China Tajikistan Financial Cooperation Talks Focus on Banking Links

China and Tajikistan have discussed expanding financial cooperation, as Dushanbe looks to deepen banking links with one of its most important economic partners. The discussions took place on June 2 during a meeting between Firdavs Tolibzoda, chairman of the National Bank of Tajikistan, and Gu Shu, chairman of the Agricultural Bank of China, one of China’s largest lenders. The talks focused on practical banking links between the two countries, including easier settlement of trade payments, support for Chinese-backed investment projects, and the use of digital tools in Tajikistan’s financial sector. Tolibzoda described China as one of Tajikistan’s key strategic and economic partners and said cooperation has continued to grow. He noted that long-standing cooperation between Chinese banks and Tajik financial institutions has helped facilitate trade and investment flows between the two countries. The two sides also discussed the possibility of opening branches of Chinese banks in Tajikistan, a move Tajik officials said could further expand bilateral cooperation. The Chinese finance sector's role in Tajikistan has expanded alongside its wider economic presence. In 2025, China overtook Russia as Tajikistan’s largest trading partner for the first time, with bilateral trade reaching $964 million in January-May, up nearly 30% year-on-year. China’s share of Tajikistan’s foreign trade stood at 24.8%, compared with Russia’s 23.2%. During the meeting, Tajik officials presented an overview of the country’s economic performance, highlighting strong growth, stable inflation, and a banking sector they said had become more resilient. According to Tolibzoda, recent reforms have improved the performance of financial institutions, increased deposits, expanded lending to the real economy, and strengthened overall financial stability. Gu Shu welcomed the prospects for Tajikistan’s economic development and expressed the Agricultural Bank of China’s readiness to deepen cooperation with the National Bank of Tajikistan.

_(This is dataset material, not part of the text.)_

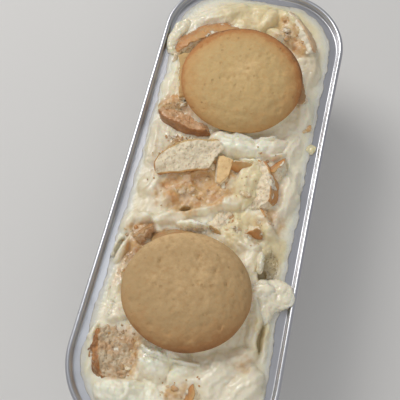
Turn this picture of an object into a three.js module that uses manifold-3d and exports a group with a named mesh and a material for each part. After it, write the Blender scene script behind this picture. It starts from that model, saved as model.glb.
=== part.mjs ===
// A cream pudding with whole and broken wafers, in the smooth-walled aluminium
// loaf pan that it is served in. Millimetres, +Z up, the pan's long side along Y,
// the origin on the table under the middle of the pan.
import * as THREE from "three";
import { mergeVertices } from "three/addons/utils/BufferGeometryUtils.js";
import Module from "manifold-3d";

const wasm = await Module();
wasm.setup();

// ---- Driving dimensions ----

const GAP = 0.3; // kept free between two pieces that touch

const PAN = {
  length: 166, // over the rolled rim
  width: 66,
  height: 40,
  cornerRadius: 23, // of the outline over the rim
  waist: 0.5, // how far each long side draws in at its middle
  wall: 0.5,
  bead: 0.85, // radius of the rolled rim
  ledgeDrop: 2.5, // from the rim's top down to the ledge that a lid sits on
  ledgeInset: 5, // the ledge's inner edge, from the outline
  ledgeRound: 0.6, // where the ledge turns down into the wall
  grooveRound: 0.35, // where the bead turns into the ledge
  floorInset: 11.6, // where the wall meets the rounding to the floor
  footInset: 15, // outer edge of the flat ring that it stands on
  footWidth: 6,
  footSlope: 0.8, // from that ring in to the raised middle of the floor
  footRise: 0.8, // how far the middle of the floor is drawn up
};
const RIM = PAN.height;
const LEDGE = RIM - PAN.ledgeDrop;
const FLOOR = PAN.wall + PAN.footRise;

// The roundings between wall and floor: inset past the wall's foot, and height over the
// floor inside, or over the table outside.
const FLOOR_ROUND = [[0, 3.2], [1.2, 0.9], [3.4, 0]];
const HEEL_ROUND = [[0.7, 1], [-0.5, 4.2]];

// The turns round the rolled rim at which it has an edge, in degrees, from its lower
// inner side out, over the top and back to its inner side.
const BEAD_TURNS = [-100, -140, 180, 135, 90, 45, 0];

const WAFER = {
  radius: 20,
  thickness: 9.4,
  edge: 2.4, // height of the widest line
  foot: 0.86, // radius of the flat underside, as a share of the wafer's
  domePower: 2.6, // how flat the middle of the dome is
  domeFall: 0.55, // how steeply it falls at the edge
};

// The rounding from a wafer's underside to its widest line: share of the radius, height.
const WAFER_HEEL = [[0.945, 0.4], [0.985, 1.2]];

const CORNER_STEPS = 7;
const SIDE_STEPS = 6;
const WAFER_SIDES = 30;
const DOME_STEPS = 7;
const LOBE_SIDES = 14;
const LOBE_RINGS = 9;
const CREAM_CELL = 2.4;
const CREAM_TOLERANCE = 0.05; // how far its flat stretches may be off to save faces

// The cream's heights are measured from the rim's top.
const CREAM = {
  wallLevel: -3.2, // where it meets the wall
  middleLevel: -1.1,
  bank: 7, // over which it rises from the wall
  ripple: 0.22,
  dollop: 4.6, // height of a spoonful over its own widest line
  seat: 0.9, // share of a whole wafer's radius that the cream under it carries
  sunk: 0.6, // how deep the wafer has sunk into that
  hollow: 5, // from a hollow's floor up to its brink
  hollowFloor: 0.5, // the floor's and the brink's place, as shares of the hollow's size
  hollowBrink: 1.3,
};

// The cream's slow waves: turns per mm along X and Y, in radians, and offset.
const RIPPLES = [[0.9, 0.4, 0], [-0.5, 0.75, 1]];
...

Potential areas of cooperation include professional training and knowledge exchange, support for green finance initiatives, digital transformation projects, cybersecurity, compliance systems, and workforce development, he said. The meeting concluded with both sides reaffirming their interest in expanding financial cooperation and exploring new opportunities to strengthen economic ties between Tajikistan and China.